JUNOS-FIPS does not allow use of IPSec with AH only.
- Diffie-Hellman—A method of key exchange across a nonsecure
environment (such as the Internet). The Diffie-Hellman algorithm negotiates
a session key without sending the key itself across the network by allowing
each party to pick a partial key independently and send part of that key to
the other. Each side then calculates a common key value. This is a symmetrical
method and keys are typically used only for a short time, discarded, and regenerated.
- ESP—The Encapsulating Security Payload (ESP) is part of
IPSec and provides a confidentiality guarantee for packets through encryption.
If an ESP packet is successfully decrypted, and no other party knows the secret
key the peers share, the packet was not wiretapped in transit.
- Hashing—A method of message authentication that applies
a cryptographic technique over and over (iteratively) to a message of arbitrary
length and produces a hash “message digest” or “signature”

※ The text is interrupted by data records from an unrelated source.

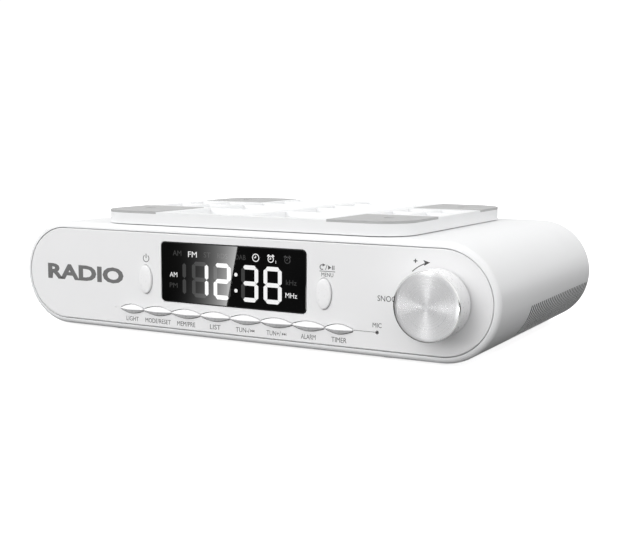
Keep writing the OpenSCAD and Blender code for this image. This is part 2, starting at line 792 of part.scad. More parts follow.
// Black insert behind a grille: a curved plate with ribs that fill the slots nearly
// flush, and a narrow slit through each rib
module grille_insert(s) side(s) translate([end_x, 0, 0])
    difference() {
        union() {
            slab(slot_y0 - 3, slot_y0 + slot_count * slot_pitch - 2)
                insert_section(insert_r, in_r - insert_fit, -2);
            for (i = [0:slot_count - 1]) let (y = slot_y0 + i * slot_pitch)
                slab(y - slot_w / 2 + insert_fit, y + slot_w / 2 - insert_fit)
                    insert_section(insert_r, body_h / 2 - insert_recess, insert_fit);
        }
        for (i = [0:slot_count - 1]) let (y = slot_y0 + i * slot_pitch)
            slab(y - slit_w / 2, y + slit_w / 2)
                insert_section(insert_r - 1, body_h / 2 + 1, 1);
    }
module speaker_basket_left() speaker_basket(-1);
module speaker_basket_right() speaker_basket(1);
module speaker_cone_left() speaker_cone(-1);
module speaker_cone_right() speaker_cone(1);
module speaker_magnet_left() speaker_magnet(-1);
module speaker_magnet_right() speaker_magnet(1);
module speaker_baffle_left() speaker_baffle(-1);
module speaker_baffle_right() speaker_baffle(1);
module grille_inserts() color(black) at_panel()
    for (s = [-1, 1]) grille_insert(s);

// ---- Rear sockets and screws ----

module aux_jack() color(black) at_panel() difference() {
    union() {
        translate([aux_x - aux_case.x / 2, rear_y0 - aux_case.y, aux_z - aux_case.z / 2])
            cube(aux_case);
        bar_y(aux_nose_r, rear_y0 - eps, rear_y1 + aux_nose_l, aux_x, aux_z);
    }
    bar_y(aux_bore_r, rear_y1 + aux_nose_l - aux_depth, rear_y1 + 1, aux_x, aux_z);
}

// A round gland with a collar on each side of the rear panel
module gland(x, z, bore_r, body_r, collar, front, back) {
    difference() {
        union() {
            bar_y(body_r, front, back, x, z);
            bar_y(collar, rear_y1, rear_y1 + collar_t, x, z);
            bar_y(collar, rear_y0 - collar_t, rear_y0, x, z);
        }
        bar_y(bore_r, front - 1, back + 1, x, z);
    }
}
module cord_gland() color([0.85, 0.85, 0.85]) at_panel()
    gland(gland_x, gland_z, gland_bore_r, gland_r, gland_collar_r, rear_y0 - 5,
        body_d + rear_proud);
module antenna_gland() color([0.85, 0.85, 0.85]) at_panel()
    gland(wire_x, wire_z, wire_bore_r, wire_gland_r, wire_collar_r, rear_y0 - 3, rear_y1 + 3);

module case_screws() color(steel) at_panel() {
    for (p = bosses) {
        bar_y(screw_r, rear_y0 - case_screw_l, rear_y1 + eps, p.x, p.y);
        bar_y(screw_head_r, rear_y1, rear_y1 + screw_head_t, p.x, p.y);
    }
    for (p = pillars) translate([p.x, p.y, floor_z + 0.1]) {
        cylinder(r1 = screw_head_r, r2 = screw_r, h = sunk_t);
        translate([0, 0, sunk_t - eps]) cylinder(r = screw_r, h = cover_screw_l);
    }
}

module board_screws() color(steel) at_panel() {
    for (b = [[main_at, main_size], [power_at, power_size]])
        for (x = [standoff_in, b[1].x - standoff_in], y = [standoff_in, b[1].y - standoff_in])
            translate([b[0].x + x, b[0].y + y, main_z + board_t - board_screw_l]) {
                cylinder(r = 1.15, h = board_screw_l + eps);
                translate([0, 0, board_screw_l]) cylinder(r = 2.4, h = screw_head_t);
            }
    for (p = posts) {
        bar_y(1.05, board_y - 5, board_y + board_t + eps, p.x, p.y);
        bar_y(2.2, board_y + board_t, board_y + board_t + 1.4, p.x, p.y);
    }
}

// ---- Mounting plate ----

// Pockets between the ribs of the plate's top: three columns of rows
module plate_pockets() {
    rows = [[-71, -34], [-30, 2], [6, 24], [28, 50], [54, 71]];
    for (x = [-46, 4], r = rows) translate([x, r[0]]) square([42, r[1] - r[0]]);
    for (x = [-89, -69, 54, 74], r = [[-23, -2], [2, 21]])
        translate([x, r[0]]) square([15, r[1] - r[0]]);
}

module pad_corners() {
    for (x = [-1, 1], y = [-1, 1])
        intersection() {
            rounded(plate_w, plate_l, plate_r);
            translate([x * (plate_w - pad_size.x) / 2, y * (plate_l - pad_size.y) / 2])
                square(pad_size, center = true);
        }
}

module plate_holes(r) {
    for (x = [-1, 1], y = [-1, 1])
        translate([x * hole_x / 2, y * hole_y / 2]) circle(r);
}

module mount_plate() color(white) at_panel() {
    translate([0, plate_y, plate_z]) difference() {
        linear_extrude(plate_t) rounded(plate_w, plate_l, plate_r);
        translate([0, 0, plate_t - pocket_t]) linear_extrude(pocket_t + 1) plate_pockets();
        translate([0, 0, plate_t - pad_recess]) linear_extrude(pad_recess + 1) pad_corners();
        translate([0, 0, -1]) linear_extrude(plate_t + 2) plate_holes(hole_d / 2);
        translate([0, 0, -1]) linear_extrude(counterbore_t + 1) plate_holes(counterbore_r);
    }
    for (p = hook_at) translate([p.x, p.y, 0]) {
        neck_z = in_r - clear;
        translate([0, 0, neck_z - eps]) cylinder(r = hook_r, h = plate_z - neck_z + 2 * eps);
        translate([0, 0, neck_z - 1.8]) cylinder(r = hook_head_r, h = 1.8);
    }
}

module mount_pads() color(pad_grey) at_panel()
    translate([0, plate_y, plate_z + plate_t - pad_recess]) linear_extrude(pad_t)
        difference() {
            pad_corners();
            plate_holes(pad_hole_r);
        }

// ---- Nodes ----

housing();
screw_pillars();
front_panel();
rear_panel();
bottom_cover();
battery_door();
display_window();
lcd_glass();
lcd_backlight();
control_board();
tact_switches();
encoder_body();
encoder_plunger();
encoder_shaft();
knob_body();
knob_cap();
power_button();
select_button();
key_light();
key_mode();
key_preset();
key_list();
key_tune_down();
key_tune_up();
key_alarm();
key_timer();
mic_capsule();
main_board();
board_chips();
board_capacitors();
tuner_can();
power_board();
transformer();
ribbon_cable();
mains_terminal();
speaker_leads();
ferrite_rod();
antenna_coil();
ferrite_clips();
light_board();
light_lens();
speaker_basket_left();
speaker_basket_right();
speaker_cone_left();
speaker_cone_right();
speaker_magnet_left();
speaker_magnet_right();
speaker_baffle_left();
speaker_baffle_right();
grille_inserts();
feet();
backup_cells();
battery_contacts();
aux_jack();
cord_gland();
antenna_gland();
case_screws();
board_screws();
mount_plate();
mount_pads();
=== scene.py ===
"""Looks of the kitchen clock radio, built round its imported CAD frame.

Lengths in this file are millimetres in the front panel's own frame: x from the middle of the
width, y to the rear from the panel's plane, z up from the middle of the housing's height.
place() turns them into the metres of the shared frame.
"""

import json
import math

import bmesh
import bpy
from mathutils import Matrix, Vector


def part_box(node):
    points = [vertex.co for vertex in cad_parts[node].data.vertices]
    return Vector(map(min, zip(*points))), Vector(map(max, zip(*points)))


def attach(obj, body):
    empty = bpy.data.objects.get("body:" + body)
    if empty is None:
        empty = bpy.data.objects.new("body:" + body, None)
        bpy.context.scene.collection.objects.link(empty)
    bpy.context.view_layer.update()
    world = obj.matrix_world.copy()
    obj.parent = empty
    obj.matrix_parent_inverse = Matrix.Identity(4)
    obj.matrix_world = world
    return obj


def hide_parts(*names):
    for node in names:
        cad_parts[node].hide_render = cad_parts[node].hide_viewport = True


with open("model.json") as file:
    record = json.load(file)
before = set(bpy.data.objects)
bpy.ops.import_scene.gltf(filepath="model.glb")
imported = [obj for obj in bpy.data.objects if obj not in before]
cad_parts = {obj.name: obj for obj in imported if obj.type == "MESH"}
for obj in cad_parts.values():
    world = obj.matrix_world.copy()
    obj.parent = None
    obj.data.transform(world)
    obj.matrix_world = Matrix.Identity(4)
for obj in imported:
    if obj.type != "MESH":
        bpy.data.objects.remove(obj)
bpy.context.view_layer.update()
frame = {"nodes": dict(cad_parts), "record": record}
nodes = frame["nodes"]
record = frame["record"]

MM = 0.001


# ---- The panel's frame ----

panel_low, panel_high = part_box("front_panel")
ORIGIN = Vector((0, panel_low.y, (panel_low.z + panel_high.z) / 2))


def place(x, y, z):
    """A point of the panel's frame, in metres in the shared frame."""
    return ORIGIN + Vector((x, y, z)) * MM


def local_box(node):
    """A CAD node's lowest and highest corners in the panel's frame."""
    low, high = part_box(node)
    return (low - ORIGIN) / MM, (high - ORIGIN) / MM


def middle(node):
    """The middle of a CAD node's box in the panel's frame."""
    low, high = local_box(node)
    return (low + high) / 2


def body_of(node):
    """The body that a CAD node rides on."""
    for body, members in record["behaviour"]["bodies"].items():
        if node in members:
            return body
    return "root"


# ---- Camera ----

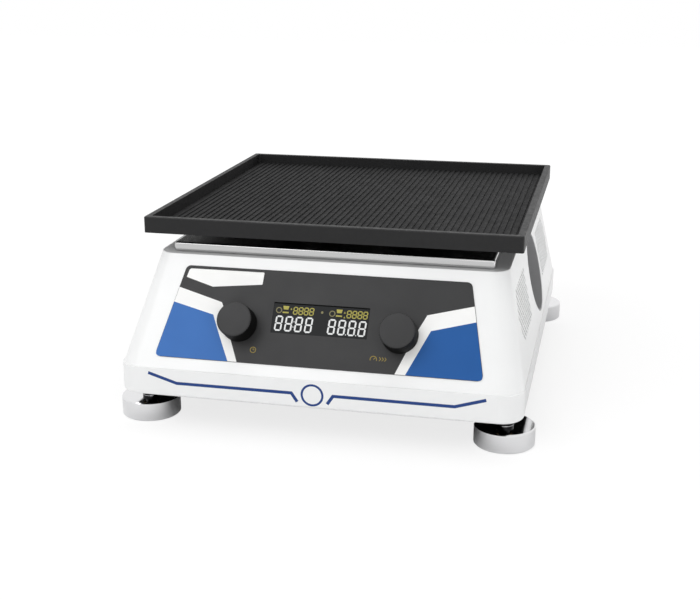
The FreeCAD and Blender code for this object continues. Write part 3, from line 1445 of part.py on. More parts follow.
def make_tray():
    body = new_body("tray_body")
    across = around(0.0, S.tray_half_width)
    along = around(S.tray_back, S.tray_half_length)
    outline = sketch_in(body, "tray_outline", lift=tray_foot)
    rounded(outline, across, along, S.tray_corner)
    pad(body, outline, S.tray_height)
    rounded_edges(body, S.tray_edge, edge_at(tray_top), "PartDesign::Chamfer")
    rim = S.tray_rim
    well = sketch_in(body, "tray_well", lift=tray_top)
    rounded(well, (across[0] + rim, across[1] - rim), (along[0] + rim, along[1] - rim), S.tray_corner)
    pocket(body, well, S.tray_height - S.tray_floor)
    heads = sketch_in(body, "tray_head_seats", lift=floor_top)
    for x, y in tray_spots():
        circle(heads, x, y, S.m5_head_radius + S.clear_gap)
    pocket(body, heads, S.m5_head_height)
    holes = sketch_in(body, "tray_holes", lift=floor_top)
    for x, y in tray_spots():
        circle(holes, x, y, S.m5_radius + S.clear_gap)
    pocket(body, holes, S.tray_floor)
    node(body, "tray")

    seat = floor_top - S.m5_head_height
    tip = sheet_foot - S.m5_grip
    profile = [(0.0, tip), (S.m5_radius, tip), (S.m5_radius, seat), (S.m5_head_radius, seat),
               (S.m5_head_radius, floor_top - S.seat_gap), (0.0, floor_top - S.seat_gap)]
    screws = [turned(f"tray_screw_{name}", profile, x, y) for name, (x, y) in zip(CORNER_NAMES, tray_spots())]
    node(group("tray_screw_group", screws), "tray_screws")


def make_mat():
    """Rubber mat with ribs that run from the front to the back."""
    body = new_body("mat_body")
    half_width = S.tray_half_width - S.tray_rim - S.mat_gap
    half_length = S.tray_half_length - S.tray_rim - S.mat_gap
    along = around(S.tray_back, half_length)
    base = sketch_in(body, "mat_outline", lift=floor_top)
    rounded(base, around(0.0, half_width), along, S.tray_corner)
    pad(body, base, S.mat_base)
    pitch, width = number(S.rib_pitch), number(S.rib_width)
    count = int((2 * number(half_width) - 2 * number(S.tray_corner) - width) // pitch) + 1
    span = S.rib_pitch * (count - 1)
    left = -span / 2
    rib = sketch_in(body, "mat_rib", lift=floor_top + S.mat_base)
    polygon(rib, [(left - S.rib_width / 2, along[0]), (left + S.rib_width / 2, along[0]),
                  (left + S.rib_width / 2, along[1]), (left - S.rib_width / 2, along[1])])
    first = pad(body, rib, S.rib_height)
    ribs = body.newObject("PartDesign::LinearPattern", "mat_ribs")
    ribs.Originals = [first]
    ribs.Direction = (rib, ["H_Axis"])
    bind(ribs, "Length", span)
    ribs.Occurrences = count
    body.Tip = ribs
    doc.recompute()
    node(body, "tray_mat")


# Rear electrics


def make_inlet():
    back = back_frame()
    x, y = -S.inlet_right, -S.inlet_below
    half_x, half_y = S.inlet_half_width, S.inlet_half_height
    flange = S.inlet_flange
    shell = fused("inlet_shell", [
        box("inlet_case", around(x, half_x), around(y, half_y), (-S.inlet_depth, 0.0)),
        box("inlet_flange_plate", around(x, half_x + flange), around(y, half_y + flange),
            (0.0, S.inlet_flange_thickness)),
    ])
    wall = S.inlet_wall
    mouth = S.inlet_flange_thickness + PAST
    socket_floor = S.inlet_flange_thickness - S.inlet_socket_depth
    socket = box("inlet_socket", around(x, half_x - wall), around(y, half_y - wall), (socket_floor, mouth))
    hollow = cut("inlet_hollow", shell, [socket])
    blades = []
    for i, step in enumerate((-1, 0, 1)):
        middle = y + S.blade_offset if step == 0 else y - S.blade_offset
        length = S.blade_length + S.earth_blade_extra if step == 0 else S.blade_length
        blades.append(box(f"inlet_blade_{i}",
                          around(x + step * S.blade_spacing, S.blade_half_thickness),
                          around(middle, S.blade_half_width), (socket_floor, socket_floor + length)))
    node(moved(fused("inlet_whole", [hollow] + blades), back), "mains_inlet")


def pivot_frame(turn=0.0):
    """At the pivot of the rocker, turned about it by some degrees."""
    spot = Vector(-number(S.switch_right), -number(S.inlet_below), -number(S.rocker_pivot_depth))
    return back_frame().multiply(Placement(spot, Rotation(Vector(1, 0, 0), turn)))


def pivot_rod(name, half_length, radius):
    """A rod along the X axis, its middle on the origin."""
    rod = cylinder(name, 0.0, 0.0, (-half_length, half_length), radius)
    return moved(rod, Placement(Vector(), Rotation(Vector(0, 1, 0), 90)))


def make_switch():
    back = back_frame()
    x, y = -S.switch_right, -S.inlet_below
    inner_x, inner_y = S.switch_half_width, S.switch_half_height
    outer_x, outer_y = inner_x + S.switch_wall, inner_y + S.switch_wall
    flange = S.switch_flange
    shell = fused("switch_shell", [
        box("switch_case", around(x, outer_x), around(y, outer_y), (-S.switch_depth, 0.0)),
        box("switch_flange_plate", around(x, outer_x + flange), around(y, outer_y + flange),
            (0.0, S.switch_flange_thickness)),
    ])
    well = box("switch_well", around(x, inner_x), around(y, inner_y),
               (S.switch_wall - S.switch_depth, S.switch_flange_thickness + PAST))
    pin_hole = moved(pivot_rod("switch_pin_hole", outer_x + PAST, S.rocker_pin_radius + S.running_gap),
                     back.inverse().multiply(pivot_frame()))
    node(moved(cut("switch_cut", shell, [well, pin_hole]), back), "switch_frame")

    pivot = S.rocker_pivot_depth
    tip, waist = pivot + S.rocker_rise, pivot + S.rocker_waist
    half = S.rocker_half_height
    heel = S.rocker_half_height / 2
    profile = [(-half, 0.0), (-heel, -heel), (heel, -heel), (half, 0.0), (half, tip), (0.0, waist), (-half, tip)]
    length = (S.switch_half_width - S.rocker_gap) * 2
    paddle = extruded("rocker_paddle", profile, length, "YZ_Plane")
    pin = pivot_rod("rocker_pin", S.switch_half_width + S.switch_wall - S.clear_gap, S.rocker_pin_radius)
    off_turn = -number(S.rocker_throw) / 2
    node(moved(fused("rocker_whole", [paddle, pin]), pivot_frame(off_turn)), "power_rocker")


def make_supply():
    x, y = S.supply_right, chassis_back - S.supply_in_back
    top = chassis_top + S.supply_height
    case = box("supply_case", around(x, S.supply_half_width), around(y, S.supply_half_depth),
               (chassis_top, top))
    slots = []
    step = S.supply_half_width * 2 / (SUPPLY_SLOTS + 1)
    for i in range(SUPPLY_SLOTS):
        middle = x - S.supply_half_width + step * (i + 1)
        slots.append(box(f"supply_slot_{i}", around(middle, S.supply_fin / 2),
                         around(y, S.supply_half_depth - S.supply_fin * 2), (top - S.supply_fin, top + PAST)))
    node(cut("supply_cut", case, slots), "power_supply")


# Build, check and write


def build():
    make_feet()
    make_foot_inserts()
    make_base_tub()
    make_closing_screws()
    make_upper_housing()
    make_top_panel()
    make_hand_holds()
    make_fascia()
    make_control_board()
    make_encoder("time", -S.knob_across)
    make_encoder("speed", S.knob_across)
    make_chassis()
    make_deck()
    make_rails()
    make_bearing_blocks()
    make_crank()
    make_pulleys()
    make_belt()
    make_motor()
    make_rod()
    make_carriage()
    make_platform()
    make_tray()
    make_mat()
    make_inlet()
    make_switch()
    make_supply()
    doc.recompute()


def check():
    """Stop on any failed object, and on any sub-part without a sound solid."""
    for thing in doc.Objects:
        if "Invalid" in thing.State or "Error" in thing.State:
            raise RuntimeError(f"{thing.Name} ({thing.Label}): {thing.State}")
    for thing in nodes:
        if thing.Shape.isNull() or not thing.Shape.isValid():
            raise RuntimeError(f"{thing.Label}: no valid shape")
        if not thing.Shape.Solids:
            raise RuntimeError(f"{thing.Label}: no solid")


def write():
    for thing in nodes:
        thing.Shape.exportStep(os.path.join("parts", thing.Label + ".step"))


build()
check()
write()
print(f"{len(nodes)} sub-parts, crank turned {crank_turn:.3f} deg, rod turned {rod_turn:.3f} deg")
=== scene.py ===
import json
import math

import bmesh
import bpy
from mathutils import Matrix, Vector


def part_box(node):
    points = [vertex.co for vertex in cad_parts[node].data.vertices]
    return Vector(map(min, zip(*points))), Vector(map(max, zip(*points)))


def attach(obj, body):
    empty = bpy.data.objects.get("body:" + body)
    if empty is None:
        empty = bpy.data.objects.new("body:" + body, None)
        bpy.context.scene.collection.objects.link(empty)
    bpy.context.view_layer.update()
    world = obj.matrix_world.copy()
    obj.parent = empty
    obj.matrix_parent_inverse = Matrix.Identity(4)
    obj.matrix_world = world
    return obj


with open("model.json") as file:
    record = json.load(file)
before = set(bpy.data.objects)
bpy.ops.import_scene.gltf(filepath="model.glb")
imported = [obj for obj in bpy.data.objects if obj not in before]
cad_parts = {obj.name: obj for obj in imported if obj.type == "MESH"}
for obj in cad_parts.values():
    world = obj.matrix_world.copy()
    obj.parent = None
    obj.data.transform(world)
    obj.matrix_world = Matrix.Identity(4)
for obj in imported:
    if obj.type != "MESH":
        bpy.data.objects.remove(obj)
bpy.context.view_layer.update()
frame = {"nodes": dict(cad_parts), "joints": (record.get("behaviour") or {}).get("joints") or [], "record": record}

MM = 0.001

# Camera of the photograph, in metres and degrees
CAMERA_SPOT = (0.2475, -1.1639, 0.4258)
CAMERA_DOWN = 16.907
CAMERA_LEFT = 12.822
LENS = 60.71
SENSOR = 36.0

# Printed front panel, millimetres from the middle of the panel, x along it and y up the slope
PANEL_FACE = 0.6
PRINT_THICKNESS = 0.06
KNOB_BELOW_MIDDLE = 8.7
PANEL_TOP_HALF = 131.6
PANEL_BOTTOM_HALF = 149.3
PANEL_HALF_HEIGHT = 43.6
PANEL_CORNER = 4.4
PRINT_INSET = 0.25
PANEL_FOOT = PRINT_INSET - PANEL_HALF_HEIGHT

# White band and blue field at each end of the panel: heights of the band at the panel's end, the bends
# of the edge that both share, and the band's inner edge, from the panel's foot up
END_PRINT = {
    "left": {"side": -1, "band_top": 22.4, "band_foot": 8.2,
             "bends": ((-99.5, -1.5), (-92.2, -17.7), (-79.8, PANEL_FOOT)),
             "inner": ((-71.3, PANEL_FOOT), (-79.4, -24.6), (-91.0, 6.6), (-93.2, 10.6))},
    "right": {"side": 1, "band_top": 22.0, "band_foot": 8.0,
              "bends": ((99.9, -2.6), (81.3, PANEL_FOOT)),
              "inner": ((72.0, PANEL_FOOT), (88.1, -3.6), (95.3, 11.3))},
}
BARE_FIELD = ((-128.4, 40.6), (-130.3, 32.3), (-104.0, 24.6), (-57.4, 29.4), (-56.9, 40.7))
BARE_FIELD_ROUNDS = {0: 2.0, 3: 0.8, 4: 0.8}
CLOCK_PLACE = (-57.7, -31.2)
CLOCK_RADIUS = 2.5
GAUGE_PLACE = (52.0, -31.6)
GAUGE_RADIUS = 2.9
CHEVRON_STEP = 2.4
ICON_ARC = 0.6
ICON_BAR = 0.55

# Display, millimetres in the same plane
WINDOW_FACE = 0.3
WINDOW_HALF_WIDTH = 43.9
WINDOW_TOP = 14.1
DIGIT_SLANT = 0.06
BIG_DIGIT = {"width": 5.4, "height": 12.75, "stroke": 1.45}
SMALL_DIGIT = {"width": 3.4, "height": 6.3, "stroke": 0.95}
BIG_DIGIT_STEP = 9.22
SMALL_DIGIT_STEP = 4.95
BIG_DIGIT_FOOT = -11.45
SMALL_DIGIT_FOOT = 4.2
FIGURES = 4
MARK_RADIUS = 0.5
DISPLAY_GROUPS = {
    "time": {"left": -40.7, "marks": ((2, 3.8), (2, 8.6))},
    "speed": {"left": 8.0, "marks": ((2, 0.0), (3, 0.0))},
}
DISPLAY_SETTINGS = {
    "time": {"left": -25.4, "ring_x": -38.8, "arrows": (8.8,)},
    "speed": {"left": 23.7, "ring_x": 10.3, "arrows": (4.4, 8.8)},
}
RING_FROM_FOOT = 7.0
RING_TO_CUP = 6.3
DOT_PLACE = (1.0, 7.4)
DOT_RADIUS = 1.15
# Height of the painted shadow strip along the top of the window
PAINTED_SHADOW_HEIGHT = 1.0

# Knobs, millimetres from the panel's plane
KNOB_FACE_RADIUS = 14.3
KNOB_FACE_HEIGHT = 20.4
KNOB_EDGE_ROUND = 1.6
KNOB_CAP_SWEEP = 75.0

# Rocker of the power switch, millimetres and degrees
BACK_LEAN = 7.72
ROCKER_REST = -8.0
ROCKER_WAIST = 5.2
ROCKER_SLOPE = 13.24
ROCKER_MARK = 3.4

# Levelling feet and underside, millimetres above the bench or the underside
FOOT_TOP = 18.05
UNDERSIDE_SPREAD = 0.5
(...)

of fixed length that is appended to the message when sent.
- HMAC—Defined as “Keyed-Hashing for Message Authentication”
in RFC 2104, HMAC combines hashing algorithms with cryptographic keys for
message authentication. HMAC can use one of several iterated cryptographic
hash functions such as MD5 or SHA-1 (designated as HMAC-MD5 and HMAC-SHA1),
along with a secret key.
- IKE—The Internet Key Exchange (IKE) is part of IPSec and
provides ways to securely negotiate the shared private keys that the AH and
ESP portions of IPSec need to function properly. IKE employs Diffie-Hellman
methods and is optional in IPSec (the shared keys can be entered manually
at the endpoints).
- IPSec—The IP Security protocol (IPSec) is a standard way
to add security to Internet communications. The secure aspects of IPSec are
usually implemented in three parts: AH, ESP, and IKE.
- MAC—Any general method of message authentication code (MAC)
that uses encryption to compute a digital fingerprint (signature) for the
original message. The recipient recomputes the fingerprint and compares it
to the sent fingerprint.
- SA—A security association (SA) in IPSec is a set of parameters
used by IPSec to determine how the security protocols (AH and ESP) operate,
such as the private keys. The SA can be established by IKE (and expire) or
set by manual configuration (and does not expire). SAs are unidirectional
and are created in pairs.
- SHA-1—A Secure Hash Algorithm (SHA) standard defined in
FIPS PUB 180-1 (SHA-1). Developed by the National Institute of Science and
Technology (NIST), SHA-1 (which effectively replaces SHA-0) produces a 160-bit
hash for message authentication. Longer-hash variants include SHA-224, SHA-256,
SHA-384, and SHA-512 (all are sometimes grouped under the name “SHA-2”).
- SPI—A security parameter index (SPI) in IPSec is a numeric
identifier used with the destination address and security protocol to identify
an SA. When IKE is used to establish the SA, the SPI is randomly derived.
When manual configuration is used for an SA, the SPI must be entered as a
parameter.
- SSH—The Secure Shell (SSH) uses strong authentication and
encryption for remote access across a nonsecure network. SSH provides remote
login, remote program execution, file copy, and other functions. It is intended
as a secure replacement for rlogin, rsh, and rcp in a UNIX environment.
- SSL—The secure sockets layer (SSL) is an Internet standard
method used to secure communications over the Internet. SSL was developed
by Netscape for securing Web sessions, but there is nothing Web-specific about
SSL. SSL has goals similar to SSH, but with several important differences
in terms of cryptographic protection.
- TLS—Transport Layer Security (TLS) is an Internet standard
method used to secure communications over the Internet. It is the name of
a standard protocol based on SSL 3.0, and is defined in RFC 2246. TLS in JUNOS-FIPS
uses FIPS-restricted cipher sets in a FIPS environment.
- 3DES (3des-cbc)—A data encryption standard from the 1970s,
the original DES used a 56-bit key (cracked in 1997). It is now enhanced with
three multiple stages, effective key lengths of about 112 bits, and is often
implemented with cipher block chaining (cbc).